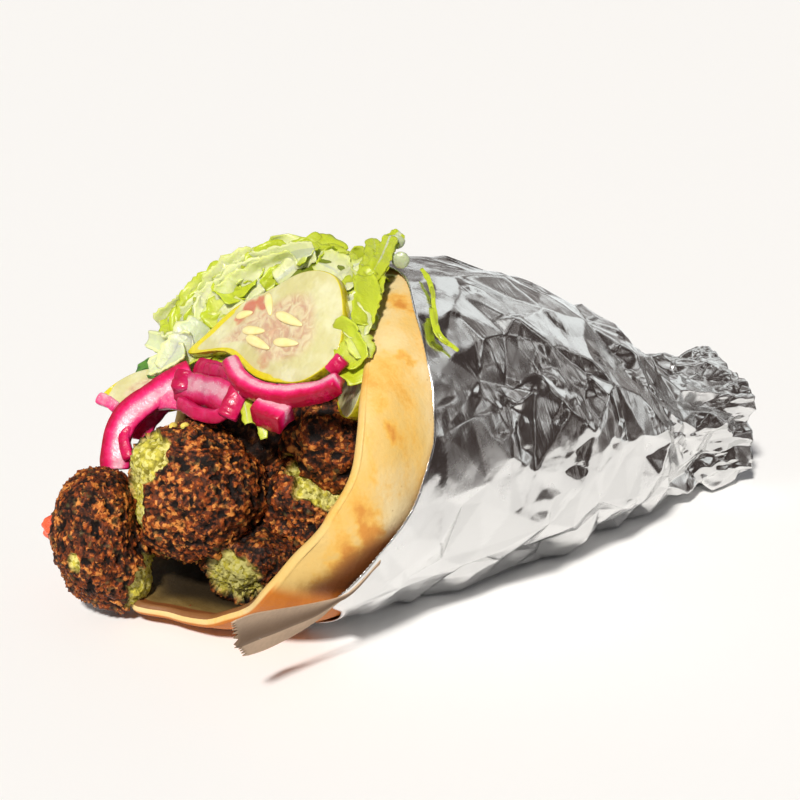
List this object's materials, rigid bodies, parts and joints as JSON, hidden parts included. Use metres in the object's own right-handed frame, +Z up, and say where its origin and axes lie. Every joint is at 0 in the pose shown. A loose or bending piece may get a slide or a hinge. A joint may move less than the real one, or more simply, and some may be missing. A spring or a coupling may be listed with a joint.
{
  "type": "falafel pita wrap in foil",
  "caption": "Flatbread pocket of falafel, pickled onion, sliced pickle and shredded lettuce, rolled in crumpled paper-backed foil with a twisted tail, lying on its side",
  "frame": {"origin": "bottom centre of the bounding box, on the table that the wrap lies on", "axes": "+X runs along the wrap from its open mouth to its foil tail, +Y is the far side, +Z is up"},
  "size_m": [0.2412, 0.1186, 0.1076],
  "materials": {
    "foil": "bright crumpled kitchen foil",
    "bread": "soft matte flatbread with toasted patches",
    "falafel": "rough deep-fried crumb crust, slightly oily",
    "onion": "wet pickled red onion, magenta skin and pale pink flesh",
    "pickle": "wet translucent pickle with a green rind",
    "lettuce": "crisp thin leaf with a soft sheen",
    "lettuce_rib": "moist pale translucent rib",
    "tomato": "wet tomato flesh"
  },
  "bodies": {
    "root": {"foil_wrap": "foil", "pita": "bread", "falafel_centre": "falafel", "falafel_left": "falafel", "falafel_right": "falafel", "falafel_upper": "falafel", "falafel_lower": "falafel", "falafel_back": "falafel", "onion_long": "onion", "onion_front": "onion", "onion_middle": "onion", "onion_chunk": "onion", "onion_behind": "onion", "onion_end": "onion", "pickle_front": "pickle", "pickle_back": "pickle", "pickle_side": "pickle", "lettuce_heap": "lettuce", "rib_chunk": "lettuce_rib", "tomato_piece": "tomato"}
  },
  "joints": []
}
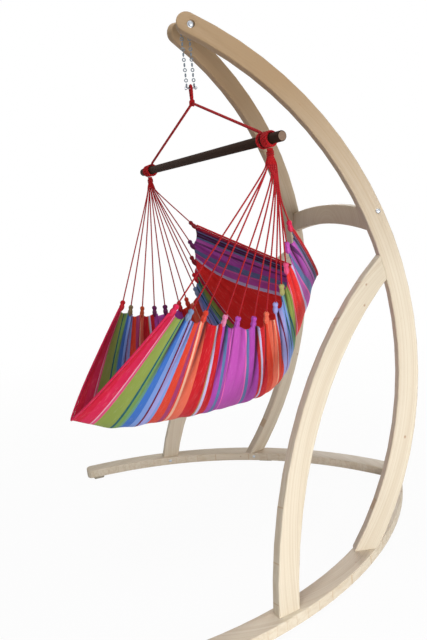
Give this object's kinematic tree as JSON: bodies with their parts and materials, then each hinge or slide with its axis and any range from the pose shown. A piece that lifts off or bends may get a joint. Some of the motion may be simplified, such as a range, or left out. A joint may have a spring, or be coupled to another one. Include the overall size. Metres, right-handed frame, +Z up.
{
  "type": "hammock chair with stand",
  "caption": "Hammock chair: a striped cloth seat on cords, a spreader bar, rope and chain, hung from a curved laminated wooden stand.",
  "frame": {"origin": "on the floor, under the middle of the whole part's box", "axes": "+Z up, the seat opens towards -Y, +X is the sitter's left side"},
  "size_m": [1.672, 1.4978, 2.0827],
  "materials": {
    "spruce": "clear satin oil",
    "steel": "zinc plated",
    "rubber": "matt",
    "bar_wood": "dark stain, satin",
    "red_rope": "twisted cotton",
    "seat_cord": "thin twisted cotton cords in many colours",
    "striped_cloth": "woven cotton in stripes of many colours"
  },
  "bodies": {
    "stand": {"runner_right": "spruce", "runner_left": "spruce", "arch_right": "spruce", "arch_left": "spruce", "strut_right": "spruce", "strut_left": "spruce", "crossbar": "spruce", "foot_pad_front_right": "rubber", "foot_pad_front_left": "rubber", "foot_pad_side_right": "rubber", "foot_pad_side_left": "rubber", "foot_pad_rear": "rubber", "rear_tongue": "spruce", "splice_screw_right": "steel", "splice_screw_left": "steel", "arch_foot_screw_right": "steel", "arch_foot_screw_left": "steel", "strut_foot_screw_right": "steel", "strut_foot_screw_left": "steel", "strut_head_screw_right": "steel", "strut_head_screw_left": "steel", "crossbar_screw_right": "steel", "crossbar_screw_left": "steel", "apex_bolt": "steel", "apex_nut": "steel", "apex_washer_right": "steel", "apex_washer_left": "steel", "apex_sleeve": "steel"},
    "chain": {"chain_top_link": "steel", "chain_front": "steel", "chain_rear": "steel", "chain_pin": "steel", "chain_pin_nut": "steel"},
    "rope": {"hanging_rope": "red_rope"},
    "bar": {"rope_arm_right": "red_rope", "rope_arm_left": "red_rope", "spreader_bar": "bar_wood"},
    "seat": {"cord_winding_right": "red_rope", "cord_winding_left": "red_rope", "cord_bundle_right": "red_rope", "cord_bundle_left": "red_rope", "cord_right_1": "seat_cord", "cord_right_2": "seat_cord", "cord_right_3": "seat_cord", "cord_right_4": "seat_cord", "cord_right_5": "seat_cord", "cord_right_6": "seat_cord", "cord_left_1": "seat_cord", "cord_left_2": "seat_cord", "cord_left_3": "seat_cord", "cord_left_4": "seat_cord", "cord_left_5": "seat_cord", "cord_left_6": "seat_cord", "seat_cloth": "striped_cloth", "front_hem": "red_rope", "back_hem": "red_rope"}
  },
  "joints": [
    {"name": "swing_front_back", "type": "hinge", "parent": "stand", "child": "chain", "pos_m": [0, -0.10769, 2.035], "axis": [1, 0, 0], "range_deg": [-25, 4]},
    {"name": "swing_sideways", "type": "hinge", "parent": "chain", "child": "rope", "pos_m": [0, -0.10769, 1.8227], "axis": [0, 1, 0], "range_deg": [-4, 4]},
    {"name": "bar_twist", "type": "hinge", "parent": "rope", "child": "bar", "pos_m": [0, -0.10769, 1.7667], "axis": [0, 0, 1], "range_deg": [-15, 10]},
    {"name": "seat_rock", "type": "hinge", "parent": "bar", "child": "seat", "pos_m": [0, -0.10769, 1.5567], "axis": [0.9882, 0.153, 0], "range_deg": [-8, 2]}
  ]
}
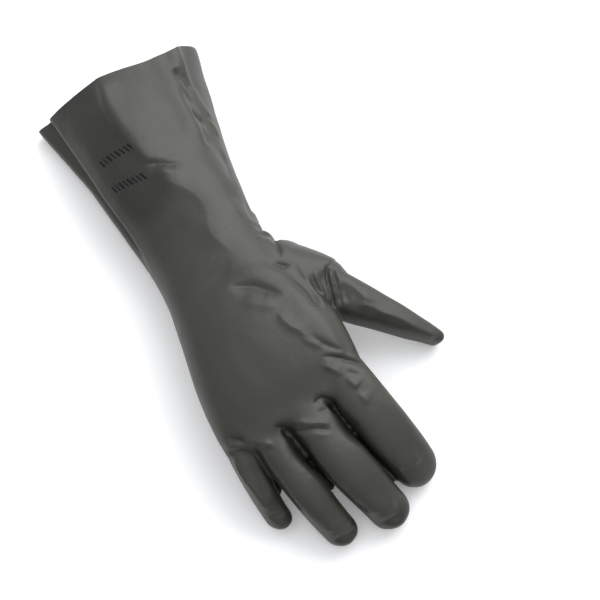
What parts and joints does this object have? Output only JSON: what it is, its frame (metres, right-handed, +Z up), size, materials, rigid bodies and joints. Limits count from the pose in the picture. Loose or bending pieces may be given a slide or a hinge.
━━━━━━
What you are asked to do » Extract each record, keeping it identical to the original.

Output of the task »
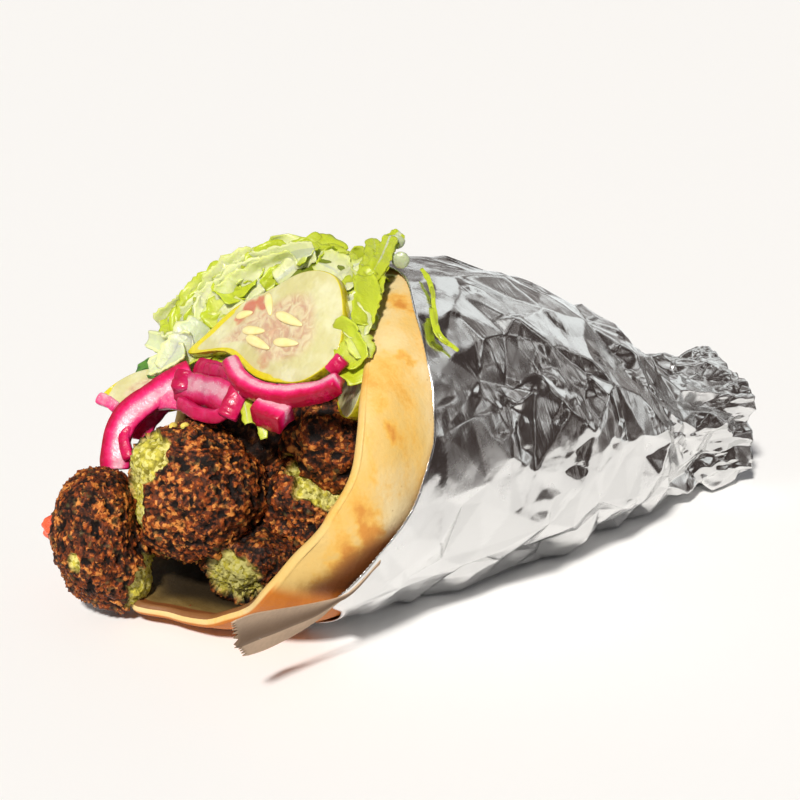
List this object's materials, rigid bodies, parts and joints as JSON, hidden parts included. Use metres in the object's own right-handed frame, +Z up, and say where its origin and axes lie. Every joint is at 0 in the pose shown. A loose or bending piece may get a slide or a hinge. A joint may move less than the real one, or more simply, and some may be missing. A spring or a coupling may be listed with a joint.
{
  "type": "falafel pita wrap in foil",
  "caption": "Flatbread pocket of falafel, pickled onion, sliced pickle and shredded lettuce, rolled in crumpled paper-backed foil with a twisted tail, lying on its side",
  "frame": {"origin": "bottom centre of the bounding box, on the table that the wrap lies on", "axes": "+X runs along the wrap from its open mouth to its foil tail, +Y is the far side, +Z is up"},
  "size_m": [0.2412, 0.1186, 0.1076],
  "materials": {
    "foil": "bright crumpled kitchen foil",
    "bread": "soft matte flatbread with toasted patches",
    "falafel": "rough deep-fried crumb crust, slightly oily",
    "onion": "wet pickled red onion, magenta skin and pale pink flesh",
    "pickle": "wet translucent pickle with a green rind",
    "lettuce": "crisp thin leaf with a soft sheen",
    "lettuce_rib": "moist pale translucent rib",
    "tomato": "wet tomato flesh"
  },
  "bodies": {
    "root": {"foil_wrap": "foil", "pita": "bread", "falafel_centre": "falafel", "falafel_left": "falafel", "falafel_right": "falafel", "falafel_upper": "falafel", "falafel_lower": "falafel", "falafel_back": "falafel", "onion_long": "onion", "onion_front": "onion", "onion_middle": "onion", "onion_chunk": "onion", "onion_behind": "onion", "onion_end": "onion", "pickle_front": "pickle", "pickle_back": "pickle", "pickle_side": "pickle", "lettuce_heap": "lettuce", "rib_chunk": "lettuce_rib", "tomato_piece": "tomato"}
  },
  "joints": []
}
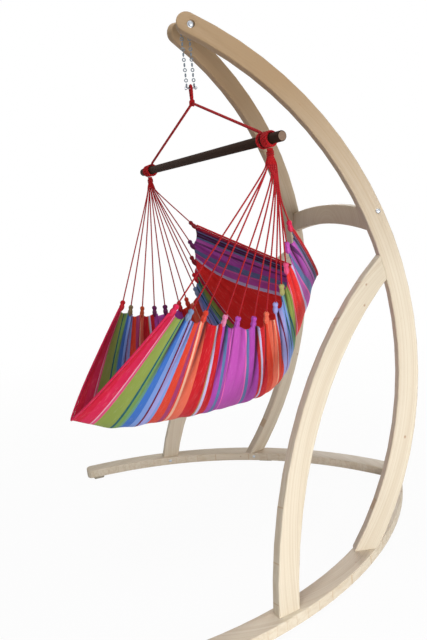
Give this object's kinematic tree as JSON: bodies with their parts and materials, then each hinge or slide with its axis and any range from the pose shown. A piece that lifts off or bends may get a joint. Some of the motion may be simplified, such as a range, or left out. A joint may have a spring, or be coupled to another one. Include the overall size. Metres, right-handed frame, +Z up.
{
  "type": "hammock chair with stand",
  "caption": "Hammock chair: a striped cloth seat on cords, a spreader bar, rope and chain, hung from a curved laminated wooden stand.",
  "frame": {"origin": "on the floor, under the middle of the whole part's box", "axes": "+Z up, the seat opens towards -Y, +X is the sitter's left side"},
  "size_m": [1.672, 1.4978, 2.0827],
  "materials": {
    "spruce": "clear satin oil",
    "steel": "zinc plated",
    "rubber": "matt",
    "bar_wood": "dark stain, satin",
    "red_rope": "twisted cotton",
    "seat_cord": "thin twisted cotton cords in many colours",
    "striped_cloth": "woven cotton in stripes of many colours"
  },
  "bodies": {
    "stand": {"runner_right": "spruce", "runner_left": "spruce", "arch_right": "spruce", "arch_left": "spruce", "strut_right": "spruce", "strut_left": "spruce", "crossbar": "spruce", "foot_pad_front_right": "rubber", "foot_pad_front_left": "rubber", "foot_pad_side_right": "rubber", "foot_pad_side_left": "rubber", "foot_pad_rear": "rubber", "rear_tongue": "spruce", "splice_screw_right": "steel", "splice_screw_left": "steel", "arch_foot_screw_right": "steel", "arch_foot_screw_left": "steel", "strut_foot_screw_right": "steel", "strut_foot_screw_left": "steel", "strut_head_screw_right": "steel", "strut_head_screw_left": "steel", "crossbar_screw_right": "steel", "crossbar_screw_left": "steel", "apex_bolt": "steel", "apex_nut": "steel", "apex_washer_right": "steel", "apex_washer_left": "steel", "apex_sleeve": "steel"},
    "chain": {"chain_top_link": "steel", "chain_front": "steel", "chain_rear": "steel", "chain_pin": "steel", "chain_pin_nut": "steel"},
    "rope": {"hanging_rope": "red_rope"},
    "bar": {"rope_arm_right": "red_rope", "rope_arm_left": "red_rope", "spreader_bar": "bar_wood"},
    "seat": {"cord_winding_right": "red_rope", "cord_winding_left": "red_rope", "cord_bundle_right": "red_rope", "cord_bundle_left": "red_rope", "cord_right_1": "seat_cord", "cord_right_2": "seat_cord", "cord_right_3": "seat_cord", "cord_right_4": "seat_cord", "cord_right_5": "seat_cord", "cord_right_6": "seat_cord", "cord_left_1": "seat_cord", "cord_left_2": "seat_cord", "cord_left_3": "seat_cord", "cord_left_4": "seat_cord", "cord_left_5": "seat_cord", "cord_left_6": "seat_cord", "seat_cloth": "striped_cloth", "front_hem": "red_rope", "back_hem": "red_rope"}
  },
  "joints": [
    {"name": "swing_front_back", "type": "hinge", "parent": "stand", "child": "chain", "pos_m": [0, -0.10769, 2.035], "axis": [1, 0, 0], "range_deg": [-25, 4]},
    {"name": "swing_sideways", "type": "hinge", "parent": "chain", "child": "rope", "pos_m": [0, -0.10769, 1.8227], "axis": [0, 1, 0], "range_deg": [-4, 4]},
    {"name": "bar_twist", "type": "hinge", "parent": "rope", "child": "bar", "pos_m": [0, -0.10769, 1.7667], "axis": [0, 0, 1], "range_deg": [-15, 10]},
    {"name": "seat_rock", "type": "hinge", "parent": "bar", "child": "seat", "pos_m": [0, -0.10769, 1.5567], "axis": [0.9882, 0.153, 0], "range_deg": [-8, 2]}
  ]
}
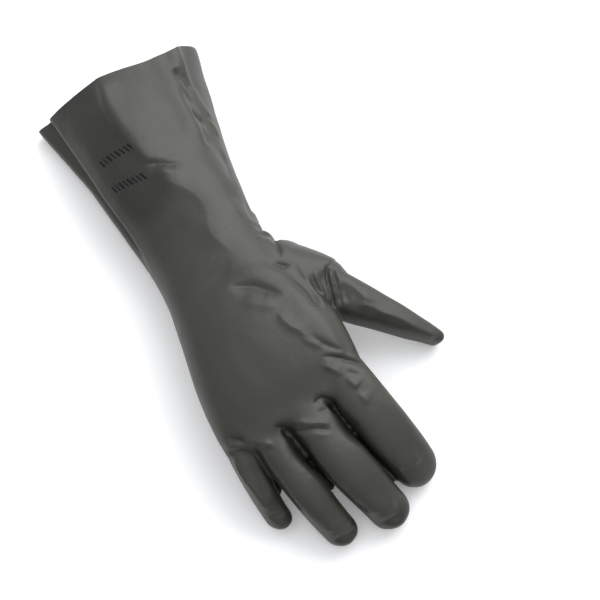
What parts and joints does this object have? Output only JSON: what it is, its frame (metres, right-handed, +Z up), size, materials, rigid bodies and joints. Limits count from the pose in the picture. Loose or bending pieces may be given a slide or a hinge.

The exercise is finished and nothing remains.